* [Data]:
★ ★ ★ ★

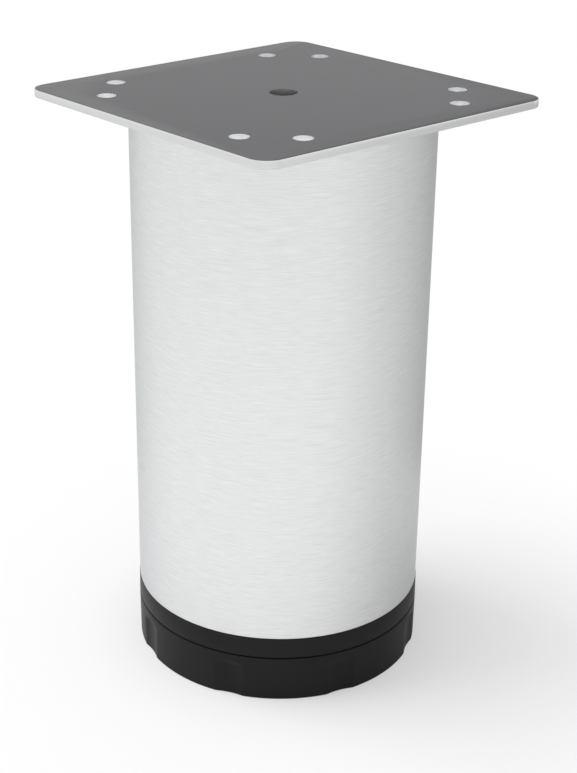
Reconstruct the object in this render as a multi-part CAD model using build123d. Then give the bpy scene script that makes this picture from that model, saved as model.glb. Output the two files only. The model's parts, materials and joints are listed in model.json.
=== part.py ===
from build123d import *
import os
from math import cos, radians, tan

# Bed leg: a square steel plate on a round brushed tube, standing on a screw-adjusted plastic foot.
# Millimetres, +Z up, origin on the floor at the leg's axis.
# The heights are those of the foot screwed fully in.

# Whole leg
leg_height = 150.5

# Mounting plate
plate_width = 90.0
plate_thickness = 2.0
plate_corner_radius = 5.0
plate_edge_chamfer = 0.25
screw_hole_diameter = 4.8
screw_hole_edge_distance = 10.0
screw_hole_end_distance = 20.0
centre_hole_diameter = 7.0

# Tube
tube_diameter = 76.0
tube_wall_thickness = 1.5
tube_edge_chamfer = 0.2

# Weld runs between the plate and the inside of the tube
weld_leg_length = 2.0
weld_run_angle = 40.0
weld_run_count = 4

# The black pieces stand a little proud of the tube where they meet each other
collar_overhang = 0.2
seam_gap = 0.3

# Foot
foot_height = 12.3
foot_draft = 1.2
foot_top_thickness = 2.5
foot_skirt_thickness = 2.4
foot_top_chamfer = 0.3
foot_bottom_chamfer = 0.3
foot_hub_diameter = 24.0
foot_hub_floor_clearance = 0.5
foot_rib_thickness = 1.8
foot_rib_floor_clearance = 1.5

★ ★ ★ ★

* [Task directions]:
Return exactly the lines from the beginning of the data above through the one containing "from math import cos, radians, tan", please. Include both end lines and add nothing else.

* [Solution for this exercise]:
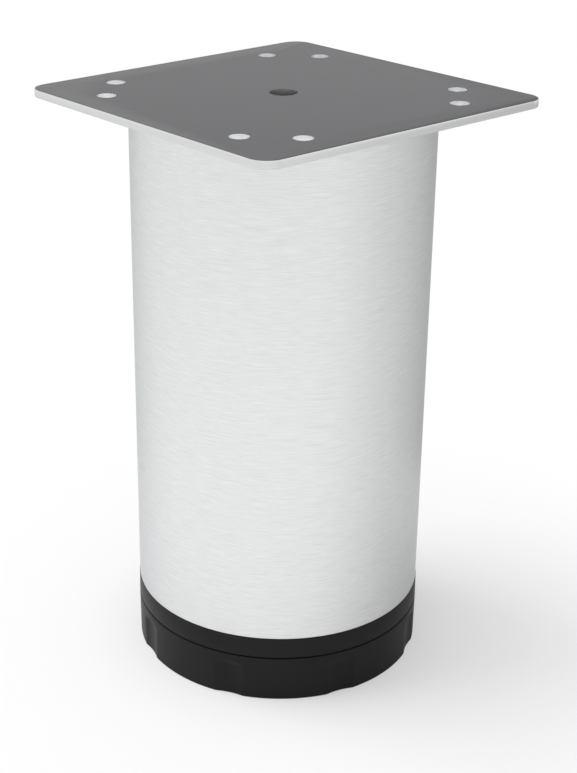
Reconstruct the object in this render as a multi-part CAD model using build123d. Then give the bpy scene script that makes this picture from that model, saved as model.glb. Output the two files only. The model's parts, materials and joints are listed in model.json.
=== part.py ===
from build123d import *
import os
from math import cos, radians, tan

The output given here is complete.